Pittsburgh demonstrations continue to bring people to the streets, but large crowds filled with protesters from different backgrounds can often lose momentum if they are not properly organized or don’t have anything to keep folks fired up. One local group thinks music could be the solution to bring everyone together.
“People at a protest would benefit from being together in rhythm and harmony. However, people are embarrassed to sing because they are not good enough,” says Edwin Everhart, the director of the Pittsburgh Labor Choir
and a member of the May Day Marching Band.
The Pittsburgh Labor Choir, which performs at demonstrations and events across the city, aims to promote more music at events in an attempt to get protesters to work as a unit.
This past weekend, the Labor Choir performed with The May Day Marching band at the 2022 Pittonkatonk, an annual music festival that showcases local bands and musicians from all over the world in Schenley Park.
“Music is a universal language. Music can keep people going and together,” says Pete Spynda, creator of Pittonkatonk.
The Labor Choir first launched in February 2020 as a means to “share protest music of labor and anti-fascist movements,” according to their Facebook page
. They say they’re open to all ages and all levels of musical skill and experience, and their songs include both old and new music from around the world.
During the music fest, they performed multiple songs with the May Day Marching Band, holding up song lyrics for the crowd to follow along with like “Bella ciao” (“Beautiful goodbye”), an Italian protest song.
“Singing was a normal thing at one point. People were able to sing even if their voice was not a ‘good’ singing voice. In today’s world, not having the best of voices is a shameful thing,” says Sarah Axtell, member of the Pittsburgh Labor Choir. “We want people to be able to find the fun in singing again.”
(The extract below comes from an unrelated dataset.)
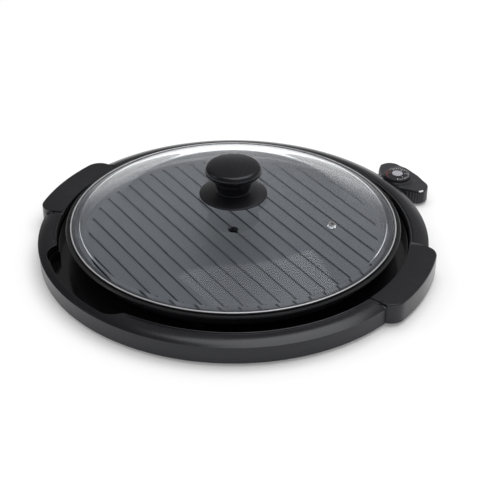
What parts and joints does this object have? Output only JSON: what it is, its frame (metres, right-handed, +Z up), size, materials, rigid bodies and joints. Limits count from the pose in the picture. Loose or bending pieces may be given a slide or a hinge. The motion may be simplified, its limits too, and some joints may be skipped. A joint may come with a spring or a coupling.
{
  "type": "electric indoor grill",
  "caption": "Round electric table grill with a grooved plate over a drip tray, a base ring with grips, a domed lift-off glass lid with a knob, and a plug-in heat control with a dial.",
  "frame": {"origin": "on the surface the grill stands on, under the middle of the round plate", "axes": "+Z up, +X towards one of the two grips; the plug-in control leaves at 59 degrees from +X towards +Y"},
  "size_m": [0.4478, 0.4445, 0.1074],
  "materials": {
    "base_plastic": "satin",
    "ring_plastic": "satin",
    "foot_rubber": "matte",
    "screw_steel": "satin",
    "tray_enamel": "gloss",
    "plate_coating": "satin",
    "element_sheath": "satin",
    "insulator_ceramic": "matte",
    "pin_metal": "satin",
    "strap_steel": "satin",
    "leg_plastic": "matte",
    "lid_glass": "polished",
    "band_steel": "satin",
    "eyelet_steel": "polished",
    "gasket_rubber": "matte",
    "knob_plastic": "satin",
    "shield_plastic": "satin",
    "control_plastic": "satin",
    "contact_brass": "satin",
    "probe_steel": "satin",
    "block_phenolic": "matte",
    "lens_clear": "gloss",
    "lamp_glass": "gloss",
    "gland_rubber": "matte",
    "dial_plastic": "satin",
    "dial_silver": "satin"
  },
  "bodies": {
    "base": {"base_pan": "base_plastic", "rubber_feet": "foot_rubber", "housing_ring": "ring_plastic", "housing_screws": "screw_steel", "drip_tray": "tray_enamel", "grill_plate": "plate_coating", "heating_element": "element_sheath", "terminal_insulators": "insulator_ceramic", "terminal_pins": "pin_metal", "terminal_bracket": "strap_steel", "bracket_screws": "screw_steel", "element_clips": "strap_steel", "clip_screws": "screw_steel", "plate_legs": "leg_plastic", "plate_leg_screws": "screw_steel"},
    "lid": {"lid_glass": "lid_glass", "lid_rim_band": "band_steel", "steam_vent_eyelet": "eyelet_steel", "knob_outer_gasket": "gasket_rubber", "knob_heat_shield": "shield_plastic", "lid_knob": "knob_plastic", "knob_inner_gasket": "gasket_rubber", "knob_washer": "screw_steel", "knob_screw": "screw_steel"},
    "control": {"control_lower_cover": "control_plastic", "control_upper_cover": "control_plastic", "control_screws": "screw_steel", "contact_sleeves": "contact_brass", "probe_rod": "probe_steel", "thermostat_block": "block_phenolic", "thermostat_blades": "contact_brass", "indicator_lens": "lens_clear", "indicator_lamp": "lamp_glass", "cord_gland": "gland_rubber"},
    "dial": {"dial_shaft": "screw_steel", "control_dial": "dial_plastic", "dial_face": "dial_silver"}
  },
  "joints": [
    {"name": "lid_lift", "type": "slide", "parent": "base", "child": "lid", "axis": [0, 0, 1], "range_m": [0, 0.15]},
    {"name": "control_pull", "type": "slide", "parent": "base", "child": "control", "axis": [0.515, 0.8572, 0], "range_m": [0, 0.1]},
    {"name": "dial_turn", "type": "hinge", "parent": "control", "child": "dial", "pos_m": [0.11794, 0.19629, 0.0238], "axis": [0, 0, -1], "range_deg": [0, 280]}
  ]
}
Axtel says the group includes songs from different cultures and some written in different languages than spoken by most of the choir to “increase awareness and skill.”
Choir members say adding music can help demonstrators get into a rhythm, which in turn can help the energy of a protest.
“I think music uplifts people’s spirits, I think it keeps them going especially when the protest can go hours at a time,” says Spynda.
But Everhart recommends finding the right music to match the vibe of the event. “Many people struggle to find the right song that everybody could learn while singing,” he says. “Songs that have lyrics that can be easily replaced or has a chorus.”
Taylor Berg, another member of the Labor Choir, agrees. “A good chant that can turn into a song is a good place to start as well. Everyone may not know a song, but everyone can quickly pick up a chant,” Berg says.
In addition to performing older songs, The Pittsburgh Labor Choir also teaches people how to write their own protest anthems.
“We are always willing to support people any way we can. We are willing to get the music at a protest going,” Everhart says. “We do not take over a protest, we just amplify the sounds and messages that relate to them.”
The Pittsburgh Labor Choir tries to attend every protest they can around Pittsburgh, but even if they’re not at a demonstration, they say that does not mean the music should stop.
Everhart recommends protesters bring the music with them.
“Bring a drum or guitar to a protest, even if you cannot play it. People will ask you if you are going to sing something for them,” Everhart says. “That is when you say, 'Actually, I was hoping that we can sing together,' and that’s when the fun begins.”